Second track “To Weave the Tapestry of Nought” is just as palpably sinister; angular dirges of dissonant, disquieting sludge wax and wane alongside sudden spurts of incandescent rage I quiver cowed and feeble before; whence, then, comes this jaunty burst of 70’s proggishness? Echoing and delicate, with a warm bass solo amiably noodling along. It’s such a pleasant respite from the murderous siege the band are elsewhere unleashing and there is genius in it’s construction, the sheer quantity of elements the band marshal to order moment to moment. And these are long songs too – this present one being one of two songs on the album over 18 minutes long – in an album that is itself over 73 minutes long. Ghostly female vocals join the maelstrom, foreboding and stark. Even in the relative calm of these sections there is always this uncomfortable veneer; a sense that lurking behind the superficial beauty waits a bug-eyed psychopath ready to spring. And spring they do. The second half of “To Weave the Tapestry of Nought” is a whirling storm of atonality, akin to being thrown in a washing machine with a bag of knives. Guitar solos are frequent and jaw dropping, further evidence (as though any were needed) that this band wield untold talent. The song fades into the shadows with a final section of nailbiting ambience; wind howling at the edge of an invisible precipice, threatening to cast you howling into the chasm below.

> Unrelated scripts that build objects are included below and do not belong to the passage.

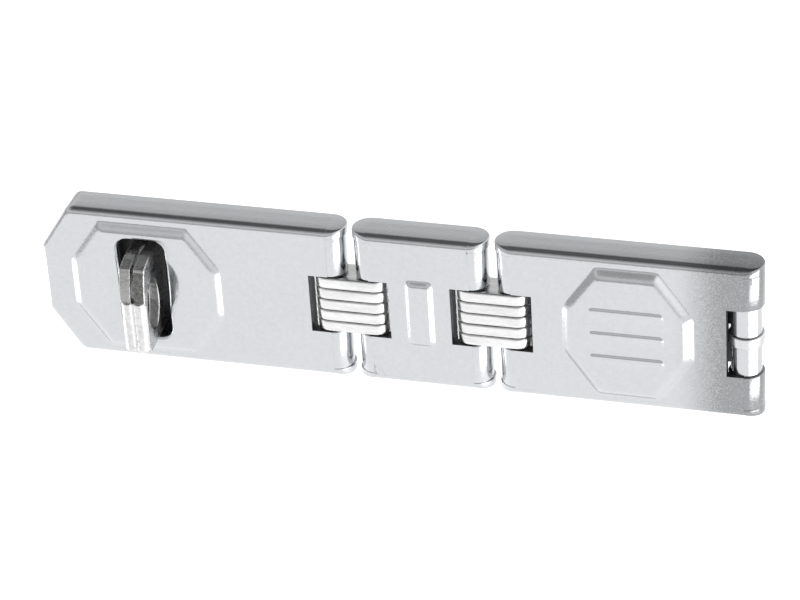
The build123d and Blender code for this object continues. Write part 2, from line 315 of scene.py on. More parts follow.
def combine(base, others, operation="UNION"):
    """Joins the others to base, or cuts them from it, and removes them."""
    for other in others:
        modifier = base.modifiers.new("combine", "BOOLEAN")
        modifier.operation = operation
        modifier.solver = "EXACT"
        modifier.object = other
        replace_mesh(base)
        bpy.data.objects.remove(other, do_unlink=True)
    return base


def smooth(obj, degrees=32):
    obj.data.polygons.foreach_set("use_smooth", [True] * len(obj.data.polygons))
    obj.data.set_sharp_from_angle(angle=math.radians(degrees))


# ---------- Pressed shapes ----------
def soft_ramp(t, low_blend, high_blend):
    """0 to 1 as t goes 0 to 1, with rounded corners at both ends."""
    if t <= -low_blend:
        return 0.0
    if t < low_blend:
        return (t + low_blend) ** 2 / (4 * low_blend)
    if t <= 1 - high_blend:
        return t
    if t < 1 + high_blend:
        return 1 - (1 + high_blend - t) ** 2 / (4 * high_blend)
    return 1.0


class Pressing:
    """A convex outline pushed out of the sheet with a bevel all round."""

    LOW_BLEND = 0.18
    HIGH_BLEND = 0.45
    STEP = 0.3

    def __init__(self, corners, rise, bevel, corner_r, softness=0.25):
        self.corners = [Vector(corner) for corner in corners]
        self.rise = rise
        self.bevel = bevel
        self.corner_r = corner_r
        self.softness = softness
        count = len(corners)
        self.planes = []
        for i in range(count):
            a, b = self.corners[i], self.corners[(i + 1) % count]
            direction = (b - a).normalized()
            self.planes.append((a, Vector((direction.y, -direction.x))))

    def depth(self, point):
        """Distance inside the outline, with rounded corners."""
        distances = [(corner - point).dot(normal) for corner, normal in self.planes]
        nearest = min(distances)
        total = sum(math.exp(-(d - nearest) / self.softness) for d in distances)
        return nearest - self.softness * math.log(total)

    def height(self, point, inset=0.0):
        ramp = soft_ramp((self.depth(point) - inset) / self.bevel, self.LOW_BLEND, self.HIGH_BLEND)
        return self.rise * ramp

    def rings(self, spacing, inset=0.0):
        """Closed mesh lines that follow the outline across its bevel."""
        count = len(self.corners)
        low, high = -self.LOW_BLEND * self.bevel, (1 + self.HIGH_BLEND) * self.bevel
        steps = max(6, math.ceil((high - low) / self.STEP))
        made = []
        for k in range(steps + 1):
            shift = inset + low + (high - low) * k / steps
            moved = []
            for i in range(count):
                (a, n), (b, m) = self.planes[i - 1], self.planes[i]
                first, second = (a - n * shift).dot(n), (b - m * shift).dot(m)
                determinant = n.x * m.y - n.y * m.x
                moved.append(((first * m.y - second * n.y) / determinant,
                              (n.x * second - m.x * first) / determinant))
            samples = rounded_path(moved, [self.corner_r] * count, spacing)
            made.append(distinct([point for point, _ in samples]))
        return made


def octagon(low_x, high_x, run, half_height, side_half):
    return [
        (low_x, side_half), (low_x, -side_half), (low_x + run, -half_height), (high_x - run, -half_height),
        (high_x, -side_half), (high_x, side_half), (high_x - run, half_height), (low_x + run, half_height),
    ]


# ---------- Link shells ----------
def notch_points(pin_x, side, reach, half, top_first):
    """Corners of a notch seen from the front, from one end of its mouth to the other."""
    inner = pin_x - side * reach
    points = [(pin_x, half), (inner, half), (inner, -half), (pin_x, -half)]
    return points if top_first else points[::-1]


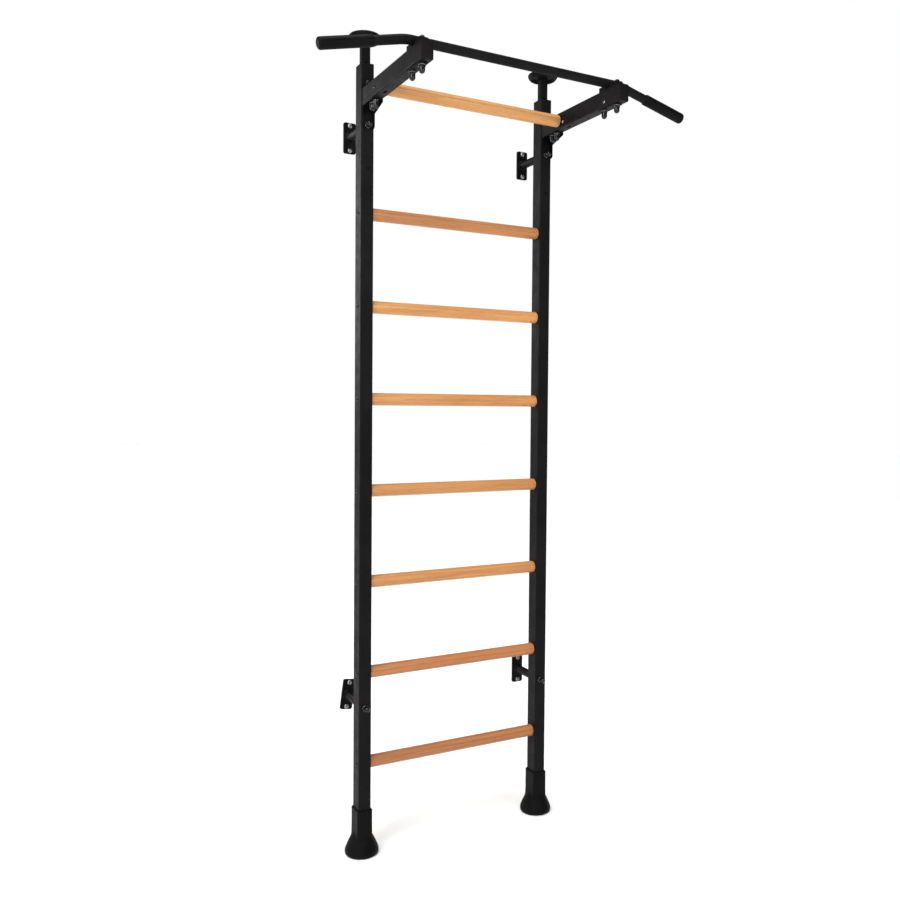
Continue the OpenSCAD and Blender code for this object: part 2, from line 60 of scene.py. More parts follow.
class Tree:
    """Short names for building a node tree."""

    def __init__(self, tree):
        self.tree = tree
        tree.nodes.clear()

    def add(self, kind, **settings):
        node = self.tree.nodes.new(kind)
        for key, value in settings.items():
            setattr(node, key, value)
        return node

    def link(self, a, b):
        self.tree.links.new(a, b)

    def coords(self, scale=(1, 1, 1), place=(0, 0, 0)):
        """Object coordinates, scaled and moved."""
        coord = self.add("ShaderNodeTexCoord")
        mapping = self.add("ShaderNodeMapping")
        self.link(coord.outputs["Object"], mapping.inputs["Vector"])
        mapping.inputs["Scale"].default_value = scale
        mapping.inputs["Location"].default_value = place
        return mapping.outputs[0]

    def noise(self, vector, scale, detail=3, rough=0.55):
        node = self.add("ShaderNodeTexNoise")
        self.link(vector, node.inputs["Vector"])
        node.inputs["Scale"].default_value = scale
        node.inputs["Detail"].default_value = detail
        node.inputs["Roughness"].default_value = rough
        return node.outputs["Fac"]

    def span(self, value, low, high, to_low=0.0, to_high=1.0):
        node = self.add("ShaderNodeMapRange", interpolation_type="SMOOTHSTEP")
        self.link(value, node.inputs["Value"])
        node.inputs["From Min"].default_value = low
        node.inputs["From Max"].default_value = high
        node.inputs["To Min"].default_value = to_low
        node.inputs["To Max"].default_value = to_high
        return node.outputs["Result"]

    def math(self, op, a, b=None):
        node = self.add("ShaderNodeMath", operation=op)
        for i, value in enumerate((a, b)):
            if value is None:
                continue
            if isinstance(value, (int, float)):
                node.inputs[i].default_value = value
            else:
                self.link(value, node.inputs[i])
        return node.outputs[0]

    def mix(self, fac, a, b):
        node = self.add("ShaderNodeMix", data_type="RGBA")
        if isinstance(fac, (int, float)):
            node.inputs[0].default_value = fac
        else:
            self.link(fac, node.inputs[0])
        for i, value in ((6, a), (7, b)):
            if isinstance(value, tuple):
                node.inputs[i].default_value = (*value, 1)
            else:
                self.link(value, node.inputs[i])
        return node.outputs[2]

    def bump(self, height, strength, distance, after=None):
        node = self.add("ShaderNodeBump")
        node.inputs["Strength"].default_value = strength
        node.inputs["Distance"].default_value = distance
        self.link(height, node.inputs["Height"])
        if after is not None:
            self.link(after, node.inputs["Normal"])
        return node.outputs[0]

    def edge(self, radius):
        """1 on sharp outer and inner edges, 0 on open faces."""
        bevel = self.add("ShaderNodeBevel", samples=6)
        bevel.inputs["Radius"].default_value = radius
        shape = self.add("ShaderNodeNewGeometry")
        dot = self.add("ShaderNodeVectorMath", operation="DOT_PRODUCT")
        self.link(bevel.outputs[0], dot.inputs[0])
        self.link(shape.outputs["Normal"], dot.inputs[1])
        return self.span(dot.outputs["Value"], 0.995, 0.86)

    def finish(self, color, rough, normal=None, metal=0.0, **fixed):
        shader = self.add("ShaderNodeBsdfPrincipled")
        self.link(color, shader.inputs["Base Color"])
        self.link(rough, shader.inputs["Roughness"])
        shader.inputs["Metallic"].default_value = metal
        if normal is not None:
            self.link(normal, shader.inputs["Normal"])
        for key, value in fixed.items():
            shader.inputs[key.replace("_", " ")].default_value = value
        out = self.add("ShaderNodeOutputMaterial")
        self.link(shader.outputs[0], out.inputs["Surface"])


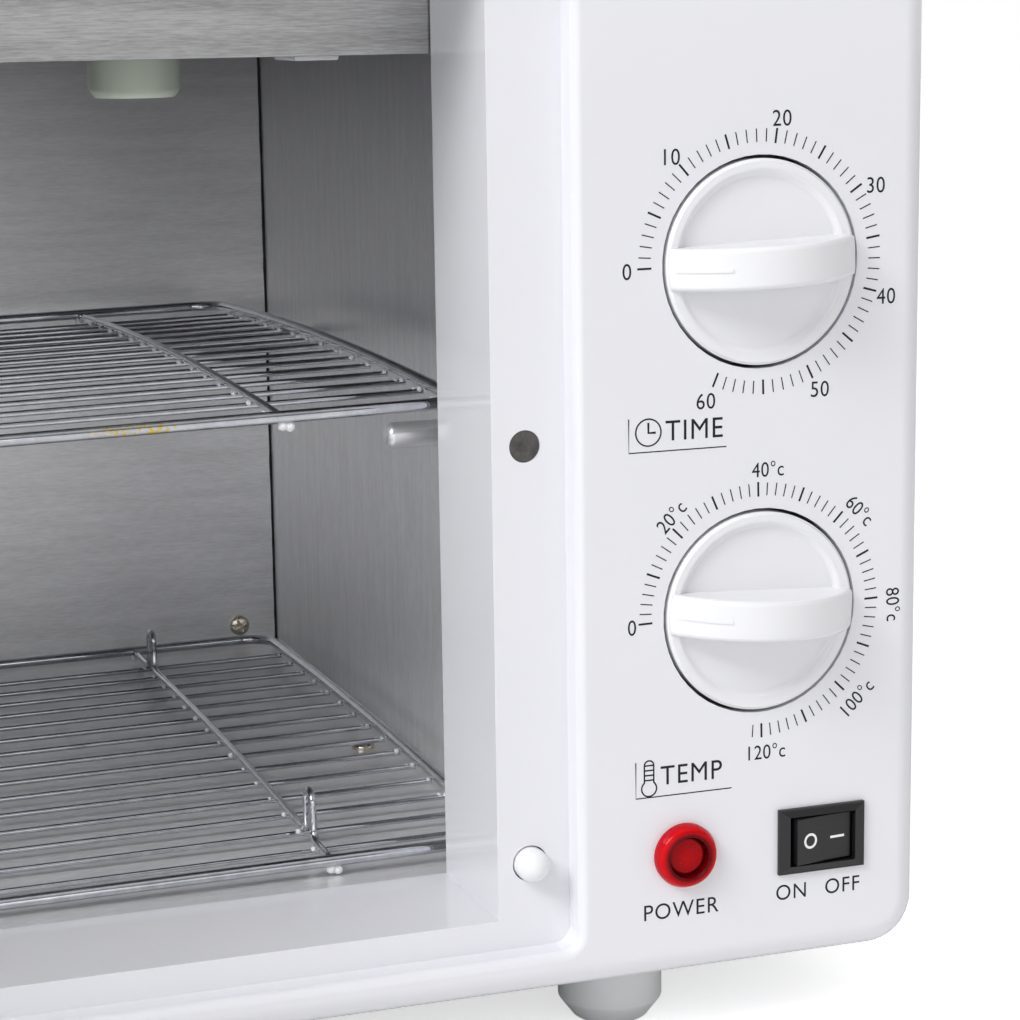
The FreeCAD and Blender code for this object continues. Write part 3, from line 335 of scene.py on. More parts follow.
def scale_marks(dial, count, radius, start, step):
    """One dial's ring of ticks, clockwise from the left."""
    mesh = grown(ticks, Count=count, Radius=radius * MM, Start=math.radians(start),
                 Step=math.radians(step), Long_Every=5, Short=(2.8 * MM, INK_THICK, 0.25 * MM),
                 Long=(3.2 * MM, INK_THICK, 0.45 * MM), Material=ink)
    mesh.transform(Matrix.Translation((dial[0], FACE - INK_LIFT + INK_THICK / 2, dial[1])))
    return mesh


def flat_strokes(strokes, width):
    """Meshes of flat printed strokes; a stroke has points in the face's plane, in mm."""
    meshes = []
    for points, closed in strokes:
        shape = bmesh.new()
        count = len(points)
        rows = []
        for number, (x, z) in enumerate(points):
            before = points[(number - 1) % count] if closed or number else points[0]
            after = points[(number + 1) % count] if closed or number < count - 1 else points[-1]
            way = Vector((after[0] - before[0], after[1] - before[1])).normalized()
            side = Vector((-way.y, way.x)) * width / 2
            rows.append([shape.verts.new(((x + s * side.x) * MM, y, (z + s * side.y) * MM))
                         for s, y in ((1, FACE - INK_LIFT), (-1, FACE - INK_LIFT),
                                      (-1, FACE + INK_LIFT), (1, FACE + INK_LIFT))])
        links = count if closed else count - 1
        for number in range(links):
            one, other = rows[number], rows[(number + 1) % count]
            for corner in range(4):
                after = (corner + 1) % 4
                shape.faces.new((one[corner], other[corner], other[after], one[after]))
        if not closed:
            shape.faces.new(rows[0])
            shape.faces.new(rows[-1][::-1])
        bmesh.ops.recalc_face_normals(shape, faces=shape.faces)
        mesh = mesh_of(shape, "stroke")
        mesh.materials.append(ink)
        meshes.append(mesh)
    return meshes


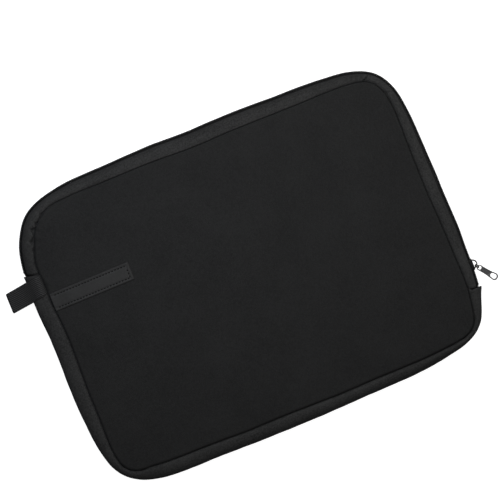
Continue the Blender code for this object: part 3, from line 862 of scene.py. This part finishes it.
def build_stops(mats):
    for name, start, end, level, half_height, node, body in (
            ("end_clamp", ZIP_START + 1.6, ZIP_START + 4.1, MID, 3.3, "zip_end_clamp", "sleeve"),
            ("front_stop", ZIP_END - 4.6, ZIP_END - 2.3, MID + 1.9, 1.5, "front_zip_stop", None),
            ("back_stop", ZIP_END - 4.6, ZIP_END - 2.3, MID - 1.9, 1.5, "back_zip_stop", "sleeve")):
        stop = stop_object(name, start, end, level, half_height, mats["slider_enamel"])
        finish_piece(stop, (node,), body)


def build_bindings(mats):
    """Ribbed tape folded over the seam allowances inside the pocket."""
    ring = Stations(0.0, PERIMETER, 3.0)
    section = []
    half_w, half_h, radius = 1.1, 2.4, 0.9
    for cx, cz, first in ((1, 1, 0), (-1, 1, 90), (-1, -1, 180), (1, -1, 270)):
        for a in np.radians(first + 30.0 * np.arange(4)):
            section.append((cx * (half_w - radius) + radius * math.cos(a),
                            cz * (half_h - radius) + radius * math.sin(a)))
    section = np.array(section)
    sway = (0.25 * hum(ring.arc, 9, 25.0))[:, None]
    inset = seam_inset(ring.arc)[:, None] + 1.9 + section[None, :, 0] + sway
    height = THICK - 7.0 + section[None, :, 1] + 0.15 * sway
    build_pair("binding", ring, (inset, height, None), mats["binding_tape"], "seam_binding", ("base", "flap"),
               rows_close=True)


# ---- hang loop and patch

def build_hang_loop(mats):
    """Twill webbing folded into a loop, over the rim from the front seam."""
    slope, half_width, wall = 0.121, 9.8, 1.5
    tip = -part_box("hang_loop")[0].x / MM - HALF_L
    radius = MID + 0.55 + wall / 2

    def over_rim(*degrees):
        return [(SEAM_INSET - radius * math.sin(a), MID + radius * math.cos(a)) for a in np.radians(degrees)]

    line = [(SEAM_INSET + run, THICK - drop) for run, drop in ((1.4, 4.2), (0.6, 2.3), (-1.2, 0.3))]
    line += over_rim(14.0, 26.0, 38.0, 48.0)
    line += [(-4.5, MID + 5.4), (-12.0, MID + 3.0), (2.6 - tip, MID + 2.1)]
    for a in np.radians((60.0, 20.0, -20.0, -60.0)):
        line.append((2.4 - tip - 1.7 * math.cos(a), MID + 1.9 * math.sin(a)))
    line += [(2.6 - tip, MID - 2.1), (-12.0, MID - 3.0), (-4.5, MID - 5.4)]
    line += over_rim(132.0, 145.0)
    middle = curve_through(line, 5)
    across = np.linspace(-1.0, 1.0, 21)
    round_edge = np.sqrt(np.clip(1 - np.clip((np.abs(across) - 0.93) / 0.07, 0, 1) ** 2, 0, 1))
    half_wall = (wall / 2 * np.maximum(round_edge, 0.12))[None, :, None]
    out = -side_of(middle)[:, None, :] * half_wall
    centre = middle[:, None, :]
    flat = np.concatenate([centre + out, (centre - out)[:, ::-1]], 1)
    width = np.concatenate([across, across[::-1]]) * half_width
    y = LOOP_Y - slope * (SEAM_INSET - flat[:, :, 0]) + width[None, :]
    grid = np.stack([flat[:, :, 0] - HALF_L, y, np.maximum(flat[:, :, 1], 0.0)], -1)
    loop = grid_object("webbing_loop", grid, mats["webbing"], smooth=60)
    finish_piece(loop, ("hang_loop",), "sleeve")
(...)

“The Blossoms of Your Tomorrow Shall Unfold in my Heart” switches tack a little, choosing instead to commence with the type of off-kilter lounge music you might find in Belelzebub’s waiting room. It doesn’t last; and we perhaps here see some of Lille’s brutal death influences coming through in the form of some chunky discordant slams. Not quite so suffused with the terror induced by the former two tracks, this one is more content to settle into a sense of lumbering malignity, more akin to the gradual slither of a brood of large carnivorous snails with an unyielding hatred for mankind devouring you from the feet up. Latter sections weave in beautiful, solemn melodies, again courtesy of the aforementioned female vocals, drawing the harrowing proceedings to a serene, if forlorn, close.

Song four, “...Lest I Should Perish with Travel, Effete and Weary, as My Knees Refuse to Bear Me Thither” is the shortest one at a mere 10 minutes. By far the most sedate piece on the album, it’s also the only one in which I’m not convinced that Ingurgitating Oblivion’s ambitions fully pay off. Too much of it plods and meanders, feeling too much like something of an aimless Jam session. The melodious vocals don’t gel altogether well with the groaning chaos below them. The impression I had, for the first time, was that substantial parts of the song were rather unfortunately reminiscent of what might happen if morbid angel turned up to record “God of Emptiness” drunk. Which isn’t to say it’s entirely without merit. There’s a demure bit of sombre jazz in the midsection that I liked, and the earliest portions of the song have a desolate beauty to them, calling to mind some of Lingua Ignota’s quieter if no less grave moments.

Home stretch now. If not light at the end of the tunnel, then at least the peace of the grave. “The Barren Earth Oozes Blood, and Shakes and Moans, to Drink Her Children’s Gore” Ratchets up the tension immediately with a withering initial assault, blast furnace intense. Vocals render a grisly homage to a more demented Atilla from Mayhem, unhinged, phlegm-drenched and altogether gross. Often layered on top of other vocal tracks the effect is like being screamed at by a horde of Uruk-Hai. We slip – beaten into place really – into spacey psychedelia, cartwheeling insensate through a kaleidoscope of undreamed-of colours and patterns. It develops like alien pupae into a marvellous piece of old-school tech death; Atheist’s masterpiece “Unquestionable Presence” springs to mind, or even Defeated Sanity’s own homage to progressive death metal “Dharmata”. But ah, there is a button marked “madness” just here, and Ingurgitating Oblivion are never too shy of pressing it. Once more we delve into the scything hurricane of technical wizardry, disintegrating all within it’s path, leaving only scorchmarks and the silent howls of ghosts in it’s wake. The task nears completion; we grind slower, and armageddon beckons. Lille beats his toms like war drums heralding conquest. Guitars slam and chug, never heavier, flattening what little life remains on the surface of the earth. It’s monstrous, tectonic in it’s heaviness. And then...it’s done. We close as we began, a lone horn ushering us to closure, as though lowering the shroud, locking the mausoleum door, and wandering into the blackness waiting outside.

“Ontology of Nought” is a weaponised juggernaut of an album, the type of thing prog legends Yes might have written had they stumbled on a pile of Portal albums. I love this thing profoundly, I want to hollow it out and live in it. It’s like staring into the maw of a Lovecraftian elder god. I cannot say enough good things about it. This breed of progressive disso-death always treads a fine line, at any point capable of devolving into a caliginous mess, disconcerting but undecipherable and lacking in memorability for it. But Ingurgitating Oblivion’s command of melody, fury and pure compositional aptitude prevents this from being so. Is it too long? Probably. 73 minutes is a hefty chunk of time, and I don’t think “...Lest I Should Perish with Travel, Effete and Weary, as My Knees Refuse to Bear Me Thither” measures up to the majesty of the rest of the release, but on the whole this is an astonishing piece of work, and I would recommend – nay, command, implore, beseech on bended knee – that you listen to it if you are interested in extreme metal.